2013-03-02 22:53:11 | 日記
 おもしろい本だ。ネットの世界を過大評価する傾向に対する、現場からの発言である。

 この本を読んで分かったことは、ネットにヘビーに書き込む人の特徴は、暇な人。そしてあまり金持ちではない。そして凡庸な人。

 なるほど。そしてよくテレビを見る人でもあるようだ。ネットで主に話題になっているものは、テレビで話題になったことだそうだ。

 ネットは、テレビや新聞などで報道されないことを知ることも出来るし、また図書館に読みたい本があるかどうかを検索することが出来るし、あるいはいろいろなものを通販で購入することも出来る。便利なものだ。

 ボクもしたがって、ネットをよく利用している。

 だが大方のネット利用者は、下記のHPよりも、

https://www.pref.saga.lg.jp/web/

 同じ佐賀県のHP、

http://www.pref.saga.lg.jp/web/jinji.html

 のように、バカみたいなこと、B級なことが好きであるし、また人気が出るようなのだ。

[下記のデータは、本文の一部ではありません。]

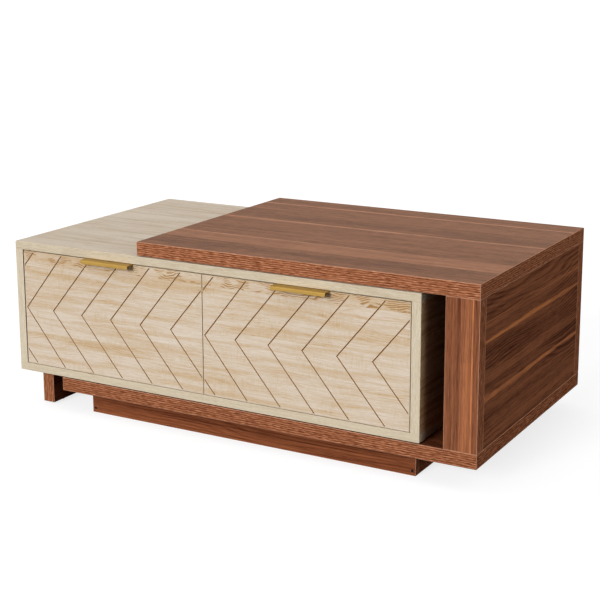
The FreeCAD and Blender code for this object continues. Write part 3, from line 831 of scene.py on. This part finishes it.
def screw_place(corners):
    """The middle of a screw's head, the way its head faces, its length and its head's radius."""
    low = Vector([min(corner[axis] for corner in corners) for axis in range(3)])
    high = Vector([max(corner[axis] for corner in corners) for axis in range(3)])
    size = high - low
    axis = max(range(3), key=lambda index: size[index])
    ends = []
    for level, way in ((low[axis], -1.0), (high[axis], 1.0)):
        middle = (low + high) / 2
        middle[axis] = level
        rim = [corner for corner in corners if abs(corner[axis] - level) < same_level]
        radius = max((corner - middle).length for corner in rim)
        facing = Vector((0.0, 0.0, 0.0))
        facing[axis] = way
        ends.append((radius, middle, facing))
    radius, middle, facing = max(ends, key=lambda end: end[0])
    return middle, facing, size[axis], radius


screw_inputs = (
    ("Places", "NodeSocketGeometry"),
    ("Length", number),
    ("Head radius", number),
    ("Head depth", number),
    ("Shank radius", number),
    ("Thread pitch", number),
    ("Thread depth", number),
    ("Drive width", number),
    ("Drive depth", number),
    ("Cross drive", "NodeSocketBool"),
    ("Finish", "NodeSocketMaterial"),
)
screw_round = 20
steps_per_turn = 2.0
hexagon_sides = 6

# Where a thread starts, in head depths below the head's top, and how thin a cross drive's blades are
thread_start_share = 1.5
blade_share = 0.3


def screw_tree():
    """A screw on each point, its head facing the way that the point's facing attribute says."""
    tree = bpy.data.node_groups.new("screws_on_places", "GeometryNodeTree")
    names = {}
    for label, kind in screw_inputs:
        names[label] = tree.interface.new_socket(label, in_out="INPUT", socket_type=kind).identifier
    tree.interface.new_socket("Screws", in_out="OUTPUT", socket_type="NodeSocketGeometry")
    graph = Graph(tree)
    given = graph.add("NodeGroupInput").outputs
    turns = graph.sum("CEIL", graph.sum("DIVIDE", given["Length"], given["Thread pitch"]))
    feeds = {"Vertices": screw_round, "Side Segments": graph.sum("MULTIPLY", turns, steps_per_turn)}
    feeds.update({"Fill Segments": 1, "Radius": 1.0, "Depth": given["Length"]})
    rod = graph.add("GeometryNodeMeshCylinder", feeds).outputs["Mesh"]
    x, y, z = graph.parts(graph.add("GeometryNodeInputPosition").outputs[0])
    down = graph.sum("SUBTRACT", graph.sum("MULTIPLY", given["Length"], 0.5), z)
    cone = graph.between(down, 0.0, given["Head depth"], given["Head radius"], given["Shank radius"])
    half_pitch = graph.sum("MULTIPLY", given["Thread pitch"], 0.5)
    crest = graph.sum("DIVIDE", graph.sum("PINGPONG", down, half_pitch), half_pitch)
    thread_start = graph.sum("MULTIPLY", given["Head depth"], thread_start_share)
    below = graph.sum("GREATER_THAN", down, thread_start)
    thread = graph.sum("MULTIPLY", graph.sum("MULTIPLY", crest, given["Thread depth"]), below)
    radius = graph.sum("SUBTRACT", cone, thread)
    wide_x, wide_y = graph.sum("MULTIPLY", x, radius), graph.sum("MULTIPLY", y, radius)
    moved = graph.joined(wide_x, wide_y, graph.sum("MULTIPLY", down, -1.0))
    screw = graph.add("GeometryNodeSetPosition", {"Geometry": rod, "Position": moved}).outputs[0]
    deep = graph.sum("MULTIPLY", given["Drive depth"], 2.0)
    hexagon = {"Vertices": hexagon_sides, "Radius": given["Drive width"], "Depth": deep}
    socket = graph.add("GeometryNodeMeshCylinder", hexagon).outputs["Mesh"]
    thin = graph.sum("MULTIPLY", given["Drive width"], blade_share)
    wide = graph.sum("MULTIPLY", given["Drive width"], 2.0)
    first = graph.add("GeometryNodeMeshCube", {"Size": graph.joined(wide, thin, deep)}).outputs["Mesh"]
    second = graph.add("GeometryNodeMeshCube", {"Size": graph.joined(thin, wide, deep)}).outputs["Mesh"]
    crossed = graph.add("GeometryNodeMeshBoolean", operation="UNION", solver="EXACT")
    for half in (first, second):
        tree.links.new(half, crossed.inputs["Mesh 2"])
    choice = graph.add("GeometryNodeSwitch", input_type="GEOMETRY")
    for name, value in (("Switch", given["Cross drive"]), ("False", socket), ("True", crossed.outputs[0])):
        graph.feed(choice.inputs[name], value)
    cut = graph.add("GeometryNodeMeshBoolean", {"Mesh 1": screw}, operation="DIFFERENCE", solver="EXACT")
    tree.links.new(choice.outputs[0], cut.inputs["Mesh 2"])
    facing = graph.add("GeometryNodeInputNamedAttribute", {"Name": "facing"}, data_type="FLOAT_VECTOR")
    turn = graph.add("FunctionNodeAlignRotationToVector", {"Vector": facing.outputs[0]}, axis="Z").outputs[0]
    feeds = {"Points": given["Places"], "Instance": cut.outputs[0], "Rotation": turn}
    placed = graph.add("GeometryNodeInstanceOnPoints", feeds).outputs[0]
    whole = graph.add("GeometryNodeRealizeInstances", {"Geometry": placed}).outputs[0]
    finished = graph.add("GeometryNodeSetMaterial", {"Geometry": whole, "Material": given["Finish"]})
    graph.add("NodeGroupOutput", {"Screws": finished.outputs[0]})
    return tree, names


screws_on_places, screw_names = screw_tree()

# A head lies a hair below the face that it is driven into, and is a little smaller than the plain one
head_sunk = 0.15 * mm
head_share = 0.92


def put_screws(node, body, finish, sizes):
    """Detailed screws in the places of a node of plain ones, as one plain mesh."""
    places = [screw_place(corners) for corners in loose_parts(node)]
    places.sort(key=lambda place: tuple(round(part / mm) for part in place[0]))
    mesh = bpy.data.meshes.new(node + "_places")
    mesh.from_pydata([middle - facing * head_sunk for middle, facing, _, _ in places], [], [])
    facings = mesh.attributes.new("facing", "FLOAT_VECTOR", "POINT")
    for index, place in enumerate(places):
        facings.data[index].vector = place[1]
    holder = bpy.data.objects.new(node + "_places", mesh)
    bpy.context.scene.collection.objects.link(holder)
    modifier = holder.modifiers.new("screws", "NODES")
    modifier.node_group = screws_on_places
    sizes = dict(sizes)
    sizes["Length"] = places[0][2] - 2 * head_sunk
    sizes["Head radius"] = places[0][3] * head_share
    sizes["Finish"] = finish
    for label, value in sizes.items():
        modifier[screw_names[label]] = value
    ready = holder.evaluated_get(bpy.context.evaluated_depsgraph_get())
    made = bpy.data.meshes.new_from_object(ready)
    bpy.data.objects.remove(holder)
    made.name = node + "_detailed"
    piece = bpy.data.objects.new(node + "_detailed", made)
    bpy.context.scene.collection.objects.link(piece)
    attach(piece, body)
    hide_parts(node)


long_screw = {
    "Head depth": 1.8 * mm,
    "Shank radius": 1.8 * mm,
    "Thread pitch": 2.4 * mm,
    "Thread depth": 0.5 * mm,
    "Drive width": 1.9 * mm,
    "Drive depth": 1.3 * mm,
    "Cross drive": False,
}
short_screw = {
    "Head depth": 1.7 * mm,
    "Shank radius": 1.4 * mm,
    "Thread pitch": 1.4 * mm,
    "Thread depth": 0.4 * mm,
    "Drive width": 1.5 * mm,
    "Drive depth": 0.9 * mm,
    "Cross drive": True,
}
put_screws("plinth_screws", "shell", black, long_screw)
put_screws("leg_screws", "cabinet", zinc, long_screw)
put_screws("cabinet_runner_screws", "cabinet", zinc, short_screw)
for drawer in ("left_drawer", "right_drawer"):
    put_screws(drawer + "_handle_screws", drawer, zinc, short_screw)
    put_screws(drawer + "_runner_screws", drawer, zinc, short_screw)

# Floor, light and camera

# The floor throws little light back at the table. Seen directly it glows, and the rest of its white is
# the share that a shadow can take away.
floor_size = 90.0
floor_bounce = 0.12
floor_shadow_share = 0.32
floor_glow = 0.76

# The room's light comes from all round, less or more of it from three sides. Each side fades in
# between two cosines of the angle from its middle.
ambient_light = 0.9
dim_side, dim_fade, dim_share = (0.5, -0.866, 0.0), (0.8, 0.92), 0.02
rear_side, rear_fade, rear_share = (0.574, 0.819, 0.0), (0.766, 0.866), 0.15
bright_side, bright_fade, bright_gain = (0.978, -0.208, 0.0), (0.9, 0.98), 1.15

# The one lamp is low in front, and large enough for soft shadows
key_direction = (-0.14, -0.93, 0.33)
key_strength = 2.68
key_softness = math.radians(22.0)


def seen_directly(graph):
    """1 for rays that come from the camera, or from it by way of metal or glass."""
    path = graph.add("ShaderNodeLightPath").outputs
    direct = graph.sum("MAXIMUM", path["Is Camera Ray"], path["Is Glossy Ray"])
    return graph.sum("MAXIMUM", direct, path["Is Transmission Ray"])


def lay_floor():
    mesh = bpy.data.meshes.new("floor")
    half = floor_size / 2
    corners = [(-half, -half, 0), (half, -half, 0), (half, half, 0), (-half, half, 0)]
    mesh.from_pydata(corners, [], [(0, 1, 2, 3)])
    floor = bpy.data.objects.new("floor", mesh)
    bpy.context.scene.collection.objects.link(floor)
    material = bpy.data.materials.new("pale_floor")
    material.use_nodes = True
    graph = Graph(material.node_tree)
    material.node_tree.nodes.clear()
    bouncing = graph.add("ShaderNodeBsdfDiffuse", {"Color": grey(floor_bounce)}).outputs[0]
    shaded = graph.add("ShaderNodeBsdfDiffuse", {"Color": grey(floor_shadow_share)}).outputs[0]
    glow = graph.add("ShaderNodeEmission", {"Color": grey(1.0), "Strength": floor_glow}).outputs[0]
    shown = graph.add("ShaderNodeAddShader", {0: shaded, 1: glow}).outputs[0]
    both = graph.add("ShaderNodeMixShader", {0: seen_directly(graph), 1: bouncing, 2: shown}).outputs[0]
    graph.add("ShaderNodeOutputMaterial", {"Surface": both})
    mesh.materials.append(material)


def light_world():
    """A white room, whose light on the table is least from the front right, weak from the rear right
    and most from the right.
    """
    world = bpy.data.worlds.new("studio")
    bpy.context.scene.world = world
    world.use_nodes = True
    graph = Graph(world.node_tree)
    background = world.node_tree.nodes["Background"]
    background.inputs["Color"].default_value = grey(1.0)
    direction = graph.add("ShaderNodeTexCoord").outputs["Generated"]
    level = graph.vector("NORMALIZE", graph.vector("MULTIPLY", direction, (1.0, 1.0, 0.0)))
    from_dim, from_rear, from_bright = (
        graph.vector("DOT_PRODUCT", level, side) for side in (dim_side, rear_side, bright_side)
    )
    ambient = graph.between(from_dim, *dim_fade, ambient_light, ambient_light * dim_share)
    ambient = graph.sum("MULTIPLY", ambient, graph.between(from_rear, *rear_fade, 1.0, rear_share))
    bright = graph.between(from_bright, *bright_fade)
    ambient = graph.sum("MULTIPLY_ADD", bright, ambient_light * bright_gain, ambient)
    strength = graph.between(seen_directly(graph), 0.0, 1.0, ambient, 1.0)
    graph.feed(background.inputs["Strength"], strength)


def soft_light(name, direction, strength, softness):
    lamp = bpy.data.lights.new(name, "SUN")
    lamp.energy = strength
    lamp.angle = softness
    light = bpy.data.objects.new(name, lamp)
    light.rotation_euler = Vector(direction).to_track_quat("Z", "Y").to_euler()
    bpy.context.scene.collection.objects.link(light)


# A camera at the photograph's viewing angle, worked out from the table's straight edges. Its picture is
# shifted only as much as the framing needs.
frame_width_px = 600
focal_px = 1371.4
sensor_width_mm = 36.0
camera_place = (1.4857, -2.5933, 1.0231)
camera_turn = math.radians(29.628)
camera_tilt = math.radians(12.023)
camera_roll = math.radians(0.188)
camera_shift = -0.1
camera_reach = 200.0


def place_camera():
    right = Vector((math.cos(camera_turn), math.sin(camera_turn), 0.0))
    level = Vector((-math.sin(camera_turn), math.cos(camera_turn), 0.0))
    up = Vector(along_z)
    forward = level * math.cos(camera_tilt) - up * math.sin(camera_tilt)
    upward = up * math.cos(camera_tilt) + level * math.sin(camera_tilt)
    rolled_right = right * math.cos(camera_roll) - upward * math.sin(camera_roll)
    rolled_up = right * math.sin(camera_roll) + upward * math.cos(camera_roll)
    turned = Matrix((rolled_right, rolled_up, -forward)).transposed().to_4x4()
    data = bpy.data.cameras.new("camera")
    data.sensor_width = sensor_width_mm
    data.lens = focal_px / frame_width_px * sensor_width_mm
    data.shift_y = camera_shift
    data.clip_end = camera_reach
    camera = bpy.data.objects.new("camera", data)
    camera.matrix_world = Matrix.Translation(Vector(camera_place)) @ turned
    bpy.context.scene.collection.objects.link(camera)
    bpy.context.scene.camera = camera


lay_floor()
light_world()
soft_light("key", key_direction, key_strength, key_softness)
place_camera()
bpy.context.scene.view_settings.view_transform = "Standard"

 確かに、2チャンネルなどの書き込みをみると、罵声、下品なことばを多用し、また無責任で、アホなことも平気で記すなど、とても読み続けられない。凡庸な人が、ネット世界に巣くっているという著者の説に納得してしまう。

 そして著者は、テレビの情報力がダントツに大きいと指摘する。そうだろうと思う。メディアの望む方向に、「世論」は動く。

 ネットの世界には、凡庸な住人の数が圧倒的に多いのである。